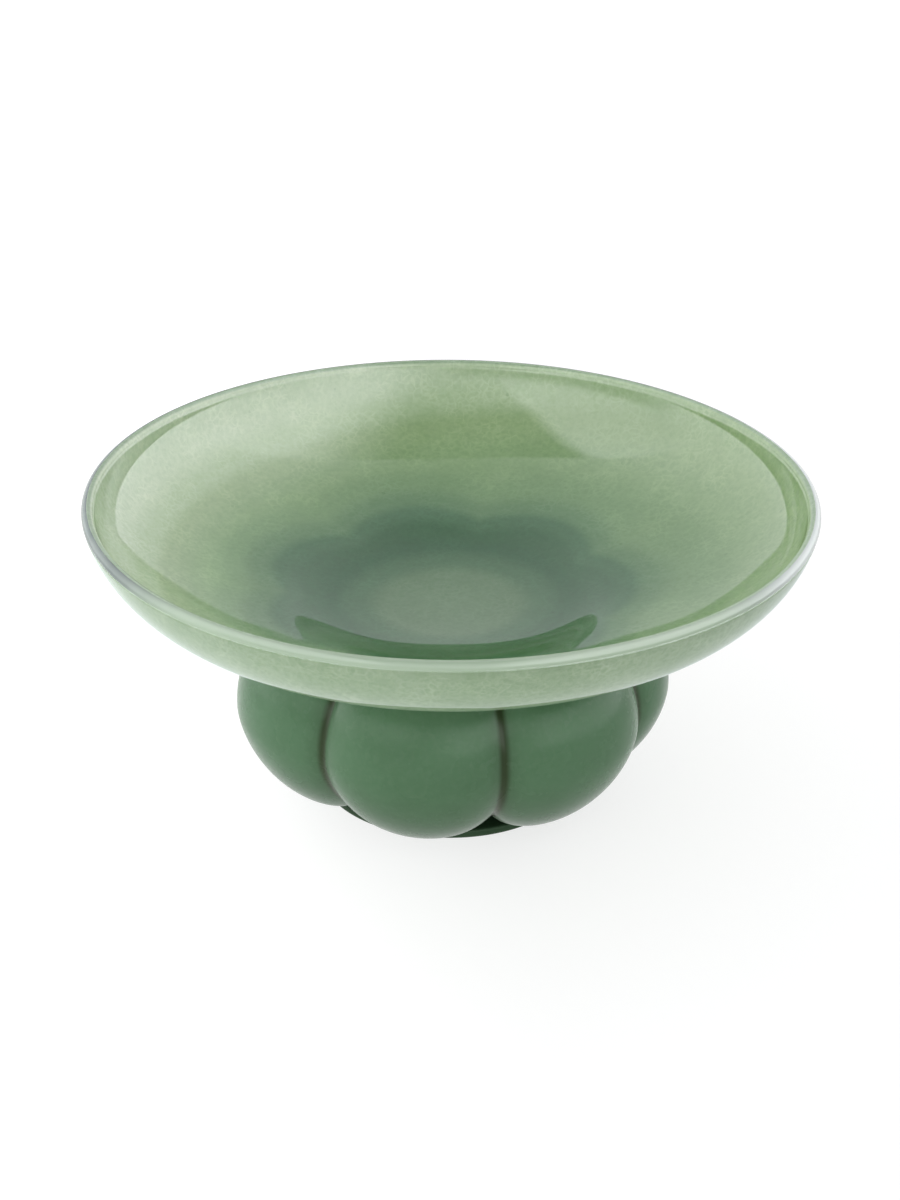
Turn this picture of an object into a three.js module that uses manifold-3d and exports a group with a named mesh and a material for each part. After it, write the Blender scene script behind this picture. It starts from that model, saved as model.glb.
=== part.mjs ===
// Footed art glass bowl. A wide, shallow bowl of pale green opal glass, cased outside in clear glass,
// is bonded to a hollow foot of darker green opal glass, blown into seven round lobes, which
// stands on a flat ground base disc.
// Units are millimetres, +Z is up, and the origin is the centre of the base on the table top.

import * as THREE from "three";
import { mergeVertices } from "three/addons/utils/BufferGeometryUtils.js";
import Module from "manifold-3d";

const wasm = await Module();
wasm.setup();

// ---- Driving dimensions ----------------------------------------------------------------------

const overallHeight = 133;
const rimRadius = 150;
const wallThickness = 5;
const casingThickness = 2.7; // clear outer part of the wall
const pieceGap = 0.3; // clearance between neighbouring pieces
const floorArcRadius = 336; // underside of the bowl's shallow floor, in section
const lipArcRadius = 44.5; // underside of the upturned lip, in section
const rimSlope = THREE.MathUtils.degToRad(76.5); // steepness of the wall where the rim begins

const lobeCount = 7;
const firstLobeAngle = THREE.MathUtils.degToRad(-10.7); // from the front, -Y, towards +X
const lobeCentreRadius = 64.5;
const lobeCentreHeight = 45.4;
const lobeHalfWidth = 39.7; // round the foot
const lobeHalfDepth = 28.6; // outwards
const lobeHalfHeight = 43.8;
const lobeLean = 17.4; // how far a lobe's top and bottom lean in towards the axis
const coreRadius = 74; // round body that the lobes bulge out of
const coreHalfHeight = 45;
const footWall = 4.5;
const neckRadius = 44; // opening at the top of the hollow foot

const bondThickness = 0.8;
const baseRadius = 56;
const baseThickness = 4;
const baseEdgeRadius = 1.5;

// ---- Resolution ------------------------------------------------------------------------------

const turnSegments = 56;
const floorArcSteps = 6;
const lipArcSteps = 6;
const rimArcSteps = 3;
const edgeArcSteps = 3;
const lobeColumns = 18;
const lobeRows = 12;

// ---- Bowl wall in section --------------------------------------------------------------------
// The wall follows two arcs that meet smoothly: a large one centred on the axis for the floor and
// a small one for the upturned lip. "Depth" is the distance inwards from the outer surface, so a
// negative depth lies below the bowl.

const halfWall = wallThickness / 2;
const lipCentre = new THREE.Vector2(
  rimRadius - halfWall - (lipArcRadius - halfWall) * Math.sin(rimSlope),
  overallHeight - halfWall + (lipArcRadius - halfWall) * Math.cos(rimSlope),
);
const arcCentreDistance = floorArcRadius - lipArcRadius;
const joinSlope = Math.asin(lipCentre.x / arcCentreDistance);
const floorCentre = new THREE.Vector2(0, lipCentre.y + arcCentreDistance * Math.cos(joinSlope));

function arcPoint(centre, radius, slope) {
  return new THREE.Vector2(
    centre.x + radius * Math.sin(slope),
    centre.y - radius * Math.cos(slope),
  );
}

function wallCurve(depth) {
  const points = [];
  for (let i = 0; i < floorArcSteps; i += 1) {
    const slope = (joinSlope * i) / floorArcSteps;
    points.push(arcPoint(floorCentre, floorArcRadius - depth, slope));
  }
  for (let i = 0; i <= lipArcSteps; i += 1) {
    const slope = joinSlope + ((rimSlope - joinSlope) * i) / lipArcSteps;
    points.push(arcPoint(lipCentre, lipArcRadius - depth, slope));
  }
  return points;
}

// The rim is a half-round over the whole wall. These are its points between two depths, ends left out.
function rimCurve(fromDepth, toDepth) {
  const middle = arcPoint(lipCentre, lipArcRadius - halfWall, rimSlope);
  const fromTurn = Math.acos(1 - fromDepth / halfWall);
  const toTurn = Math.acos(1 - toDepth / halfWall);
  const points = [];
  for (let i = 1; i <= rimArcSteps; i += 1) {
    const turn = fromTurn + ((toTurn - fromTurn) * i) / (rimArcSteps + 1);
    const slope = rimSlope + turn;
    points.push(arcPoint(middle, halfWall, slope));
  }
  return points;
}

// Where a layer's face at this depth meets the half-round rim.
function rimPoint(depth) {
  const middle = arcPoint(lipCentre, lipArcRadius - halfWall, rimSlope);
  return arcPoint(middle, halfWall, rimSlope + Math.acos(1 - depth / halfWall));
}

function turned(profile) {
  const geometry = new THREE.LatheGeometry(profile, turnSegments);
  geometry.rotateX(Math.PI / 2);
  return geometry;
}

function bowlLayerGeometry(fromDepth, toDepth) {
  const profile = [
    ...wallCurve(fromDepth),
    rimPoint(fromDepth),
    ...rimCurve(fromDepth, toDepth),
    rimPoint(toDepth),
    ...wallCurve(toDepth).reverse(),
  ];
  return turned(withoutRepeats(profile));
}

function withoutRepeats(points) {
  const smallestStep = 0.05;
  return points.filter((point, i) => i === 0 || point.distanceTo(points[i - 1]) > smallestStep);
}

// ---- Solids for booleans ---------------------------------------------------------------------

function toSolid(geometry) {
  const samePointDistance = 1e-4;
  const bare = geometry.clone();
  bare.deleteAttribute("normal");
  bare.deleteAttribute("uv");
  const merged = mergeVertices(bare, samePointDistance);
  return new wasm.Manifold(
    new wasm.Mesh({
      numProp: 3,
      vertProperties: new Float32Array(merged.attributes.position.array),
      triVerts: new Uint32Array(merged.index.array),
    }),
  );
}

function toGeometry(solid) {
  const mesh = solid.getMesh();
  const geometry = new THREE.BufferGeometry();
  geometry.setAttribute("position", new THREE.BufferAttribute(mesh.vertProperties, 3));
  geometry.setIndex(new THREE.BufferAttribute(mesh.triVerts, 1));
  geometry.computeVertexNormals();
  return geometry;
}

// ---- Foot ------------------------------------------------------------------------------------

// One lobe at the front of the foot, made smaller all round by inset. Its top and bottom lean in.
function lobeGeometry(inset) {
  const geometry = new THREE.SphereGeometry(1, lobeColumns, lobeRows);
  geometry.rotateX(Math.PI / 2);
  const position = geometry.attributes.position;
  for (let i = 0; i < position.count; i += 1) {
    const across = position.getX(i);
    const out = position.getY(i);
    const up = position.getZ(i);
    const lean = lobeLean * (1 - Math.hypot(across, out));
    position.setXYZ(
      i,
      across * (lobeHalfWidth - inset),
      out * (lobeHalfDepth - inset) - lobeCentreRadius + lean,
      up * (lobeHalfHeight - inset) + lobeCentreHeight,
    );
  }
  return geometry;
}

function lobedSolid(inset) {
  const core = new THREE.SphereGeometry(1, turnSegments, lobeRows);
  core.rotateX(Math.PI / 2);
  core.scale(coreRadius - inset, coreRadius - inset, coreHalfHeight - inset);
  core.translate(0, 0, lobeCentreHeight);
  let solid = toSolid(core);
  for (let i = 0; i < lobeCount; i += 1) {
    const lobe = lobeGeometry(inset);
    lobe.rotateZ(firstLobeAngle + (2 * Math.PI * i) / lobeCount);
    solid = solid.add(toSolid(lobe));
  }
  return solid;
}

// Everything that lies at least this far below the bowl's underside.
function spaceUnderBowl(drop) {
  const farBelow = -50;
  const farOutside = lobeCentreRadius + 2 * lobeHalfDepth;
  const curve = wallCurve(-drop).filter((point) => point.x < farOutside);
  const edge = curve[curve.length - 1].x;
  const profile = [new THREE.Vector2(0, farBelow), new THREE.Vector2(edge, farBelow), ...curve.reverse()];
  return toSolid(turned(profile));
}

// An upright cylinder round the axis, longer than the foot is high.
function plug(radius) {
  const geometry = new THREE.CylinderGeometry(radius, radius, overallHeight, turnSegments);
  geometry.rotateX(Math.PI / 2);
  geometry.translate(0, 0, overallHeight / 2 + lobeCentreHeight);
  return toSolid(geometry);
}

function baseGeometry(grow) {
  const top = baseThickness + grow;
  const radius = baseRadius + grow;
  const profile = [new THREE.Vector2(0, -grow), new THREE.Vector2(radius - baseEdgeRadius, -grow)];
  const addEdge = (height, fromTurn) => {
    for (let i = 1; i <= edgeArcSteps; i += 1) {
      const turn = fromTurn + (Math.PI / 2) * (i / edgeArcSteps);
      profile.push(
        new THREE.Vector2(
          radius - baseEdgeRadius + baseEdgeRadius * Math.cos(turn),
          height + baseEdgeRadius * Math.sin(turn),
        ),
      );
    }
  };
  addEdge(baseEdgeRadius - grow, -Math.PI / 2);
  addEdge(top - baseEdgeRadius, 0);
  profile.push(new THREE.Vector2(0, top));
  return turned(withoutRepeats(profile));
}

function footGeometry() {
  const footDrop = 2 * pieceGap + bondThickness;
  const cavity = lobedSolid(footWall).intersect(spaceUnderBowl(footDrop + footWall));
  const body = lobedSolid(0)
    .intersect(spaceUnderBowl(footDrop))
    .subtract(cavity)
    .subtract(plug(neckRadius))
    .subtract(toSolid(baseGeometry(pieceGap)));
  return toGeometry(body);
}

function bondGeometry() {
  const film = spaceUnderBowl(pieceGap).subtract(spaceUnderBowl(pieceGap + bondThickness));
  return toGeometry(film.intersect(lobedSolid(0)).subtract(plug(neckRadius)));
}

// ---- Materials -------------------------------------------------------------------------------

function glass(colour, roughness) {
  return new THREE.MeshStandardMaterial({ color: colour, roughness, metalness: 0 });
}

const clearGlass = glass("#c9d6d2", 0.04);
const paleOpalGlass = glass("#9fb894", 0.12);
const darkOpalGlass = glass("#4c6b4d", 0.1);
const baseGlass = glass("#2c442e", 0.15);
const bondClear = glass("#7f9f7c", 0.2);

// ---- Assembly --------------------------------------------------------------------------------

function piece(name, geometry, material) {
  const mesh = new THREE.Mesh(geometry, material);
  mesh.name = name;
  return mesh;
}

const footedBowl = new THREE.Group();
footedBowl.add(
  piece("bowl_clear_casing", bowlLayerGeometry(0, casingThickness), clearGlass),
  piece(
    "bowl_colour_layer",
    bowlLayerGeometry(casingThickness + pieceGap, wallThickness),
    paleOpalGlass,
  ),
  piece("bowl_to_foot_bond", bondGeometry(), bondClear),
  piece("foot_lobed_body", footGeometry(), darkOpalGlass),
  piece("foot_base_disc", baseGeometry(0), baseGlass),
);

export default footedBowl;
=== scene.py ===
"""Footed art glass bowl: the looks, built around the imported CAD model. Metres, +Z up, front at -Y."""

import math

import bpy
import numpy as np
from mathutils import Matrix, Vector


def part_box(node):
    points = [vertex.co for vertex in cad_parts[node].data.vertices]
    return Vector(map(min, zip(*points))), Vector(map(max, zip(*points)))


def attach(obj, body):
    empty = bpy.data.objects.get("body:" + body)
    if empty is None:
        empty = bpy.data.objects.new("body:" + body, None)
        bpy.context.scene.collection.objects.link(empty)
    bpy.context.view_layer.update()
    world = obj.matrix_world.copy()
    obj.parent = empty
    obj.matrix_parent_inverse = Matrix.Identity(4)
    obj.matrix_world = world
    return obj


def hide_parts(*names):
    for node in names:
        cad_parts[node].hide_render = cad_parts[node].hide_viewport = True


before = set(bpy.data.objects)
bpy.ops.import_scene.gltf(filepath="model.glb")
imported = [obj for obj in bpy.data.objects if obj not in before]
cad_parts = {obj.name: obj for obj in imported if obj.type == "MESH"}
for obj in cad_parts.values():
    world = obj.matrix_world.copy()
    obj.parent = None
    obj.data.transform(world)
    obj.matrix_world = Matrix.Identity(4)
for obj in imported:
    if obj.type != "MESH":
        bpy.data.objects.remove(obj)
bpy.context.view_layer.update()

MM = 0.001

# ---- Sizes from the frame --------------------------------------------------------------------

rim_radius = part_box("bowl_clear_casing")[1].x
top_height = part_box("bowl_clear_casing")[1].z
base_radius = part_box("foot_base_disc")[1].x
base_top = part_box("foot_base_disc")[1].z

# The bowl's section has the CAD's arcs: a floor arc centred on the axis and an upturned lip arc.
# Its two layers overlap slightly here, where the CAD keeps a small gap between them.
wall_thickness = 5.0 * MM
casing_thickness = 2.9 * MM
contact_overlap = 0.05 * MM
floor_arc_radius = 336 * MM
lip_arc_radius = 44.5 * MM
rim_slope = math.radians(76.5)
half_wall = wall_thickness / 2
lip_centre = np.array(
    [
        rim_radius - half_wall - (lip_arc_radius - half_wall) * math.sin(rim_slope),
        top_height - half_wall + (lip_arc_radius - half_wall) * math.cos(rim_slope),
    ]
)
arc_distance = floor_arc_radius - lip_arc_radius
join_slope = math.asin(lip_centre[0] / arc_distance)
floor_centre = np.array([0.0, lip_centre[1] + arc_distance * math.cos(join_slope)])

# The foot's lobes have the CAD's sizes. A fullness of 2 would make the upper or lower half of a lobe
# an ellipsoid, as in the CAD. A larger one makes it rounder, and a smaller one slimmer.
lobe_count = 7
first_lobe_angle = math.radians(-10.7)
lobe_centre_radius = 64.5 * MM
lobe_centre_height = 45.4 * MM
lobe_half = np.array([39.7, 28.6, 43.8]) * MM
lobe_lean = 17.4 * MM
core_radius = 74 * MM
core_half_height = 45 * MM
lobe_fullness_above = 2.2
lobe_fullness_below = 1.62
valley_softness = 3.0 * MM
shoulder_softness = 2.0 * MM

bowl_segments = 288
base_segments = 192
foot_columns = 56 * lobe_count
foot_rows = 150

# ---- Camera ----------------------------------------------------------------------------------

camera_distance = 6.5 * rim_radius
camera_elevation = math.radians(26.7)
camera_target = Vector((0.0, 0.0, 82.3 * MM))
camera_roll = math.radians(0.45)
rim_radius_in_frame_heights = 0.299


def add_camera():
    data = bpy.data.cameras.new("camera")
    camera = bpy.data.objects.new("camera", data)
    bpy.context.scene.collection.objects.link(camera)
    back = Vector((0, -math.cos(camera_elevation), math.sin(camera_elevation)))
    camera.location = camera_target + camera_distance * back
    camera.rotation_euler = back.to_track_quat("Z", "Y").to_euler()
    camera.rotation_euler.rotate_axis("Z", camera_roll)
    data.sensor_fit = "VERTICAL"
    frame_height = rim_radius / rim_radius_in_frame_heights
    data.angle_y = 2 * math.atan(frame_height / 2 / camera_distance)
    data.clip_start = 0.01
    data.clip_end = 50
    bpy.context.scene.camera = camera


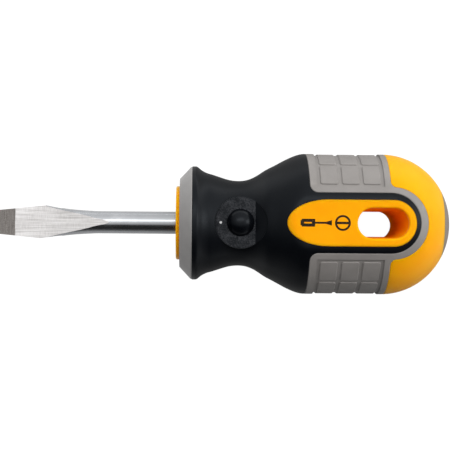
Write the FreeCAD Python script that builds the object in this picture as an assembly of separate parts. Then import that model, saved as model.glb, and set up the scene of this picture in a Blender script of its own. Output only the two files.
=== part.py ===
________
● The problem
What is the number of lines in the records that contain the string "collection"? Give only that number.

● Response to this task
2